The rule book according to the Majority Coalition Caucus leader: Democrats could have had the Dream Act if they had played ball when we were picking teams. Democrats heatedly disagree.

Majority Coalition Caucus Leader Rodney Tom says it is the Democrats’ fault that the DREAM Act for children of immigrants did not make it out of committee for a full Senate vote.

His thinking goes like this: The Democrats would not take an offered chair of the Senate Higher Education Committee in January, so a Republican DREAM Act opponent, Sen. Barbara Bailey of Oak Harbor, became chair.

Bailey is in Tom's majority coalition, and Tom is on the Higher Education Committee, where the DREAM Act, which would provide college financial to the children of undocumented immigrants, appeared to have the votes to get out of committee last month. Tom supports the DREAM Act, but has a policy of never telling his chairpersons how to run their committees.

The Yakima Herald-Republic reported Tom's stance on Sunday. "It would have gotten a vote,” Tom told the Herald-Republic. “If anybody’s to blame, (Democrats) had the ball in their court.”

Tom repeated that position Tuesday.

He pointed to last December and January when the majority coalition — 23 Republicans, Tom and Sen. Tim Sheldon, D-Potlatch — took control of the Senate and offered the now-minority Democrats chairmanships of six committees. Those were natural resources, agriculture and water, economic development, financial institutions, higher education and environment committees.

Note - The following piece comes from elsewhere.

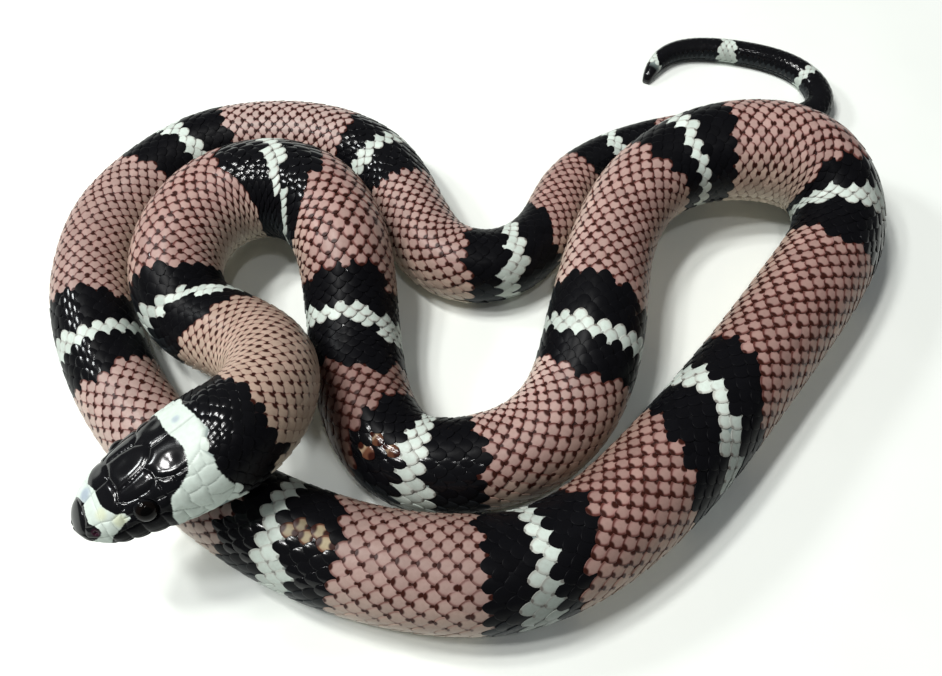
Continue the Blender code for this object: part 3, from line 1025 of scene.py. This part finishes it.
def skin():
    """One skin from the snout to the tip of the tail."""
    share = np.linspace(0, 1, HEAD_RINGS)
    head_s = 0.02 + (HEAD_END - 0.02) * share**1.35
    head_angle = -180 + 360 * np.arange(HEAD_SIDES) / HEAD_SIDES
    s, angle = np.meshgrid(head_s, head_angle, indexing="ij")
    covered = coat_share(s, angle)
    inset = coat_depth(s) * covered + BOX_MARGIN
    plain = surface(s, angle)
    relief, seam, mouth_shade, nostril = head_relief(s, angle, plain)
    head = surface(s, angle, -inset) + normals_of(plain) * relief[..., None]
    black, white = markings(s, angle)
    colour = base_colour(s, angle, black, white)
    below = (1 - black - white)[..., None] * np.array(UNDER_PINK) + white[..., None] * np.array(UNDER_WHITE)
    colour = colour * (1 - covered[..., None]) + (below + black[..., None] * np.array(BLACK)) * covered[..., None]
    # Seams are drawn darker, and the slit of the mouth gets painted shade
    seam_darkening_and_mouth_shade = 1 - 0.3 * np.exp(-((seam / 0.05) ** 2)) * (1 - covered) - 0.8 * mouth_shade
    colour = colour * np.clip(seam_darkening_and_mouth_shade, 0.12, 1)[..., None]
    # Painted shade: a dark reddish patch in and round each nostril's hole
    colour = mix(colour, (0.035, 0.007, 0.018), 0.85 * (1 - ease(nostril, 0.3, 0.95)))
    for patch_s, patch_angle, reach, patch in PATCHES:
        away = np.linalg.norm(plain - surface(np.array(patch_s), np.array(patch_angle)), axis=-1)
        colour = mix(colour, patch, 0.75 * (1 - ease(away, 0.3 * reach, reach)) * white)
    shine = 1.0 - 0.9 * ease(np.abs(angle), 58, 80)
    head_colour = np.concatenate([colour, shine[..., None]], axis=-1)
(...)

The majority coalition offered the chair of the Higher Education Committee to liberal Sen. Jeanne Kohl-Welles, D-Seattle. She and several other Democrats turned down various chair offers because they contended the majority kept control of the major committees, while exiling Democrats to the lesser ones. And the majority coalition controls the Rules Committee, which is the bottleneck for bills between the committees and the full Senate.

Also Democrats did not want to add more legitimacy to the 23-Republican-two-Democrat alliance's claim that is a full-fledged bipartisan coalition.

"They're the ones who said higher education was a secondary committee. This shows there are no secondary committees," said Tom, D-Medina, on Tuesday.

On Tuesday, Senate Minority Leader Ed Murray, D-Seattle, pointed the fault at Tom. "When you're the leader, it takes leadership. It's not about placing blame," Murray said.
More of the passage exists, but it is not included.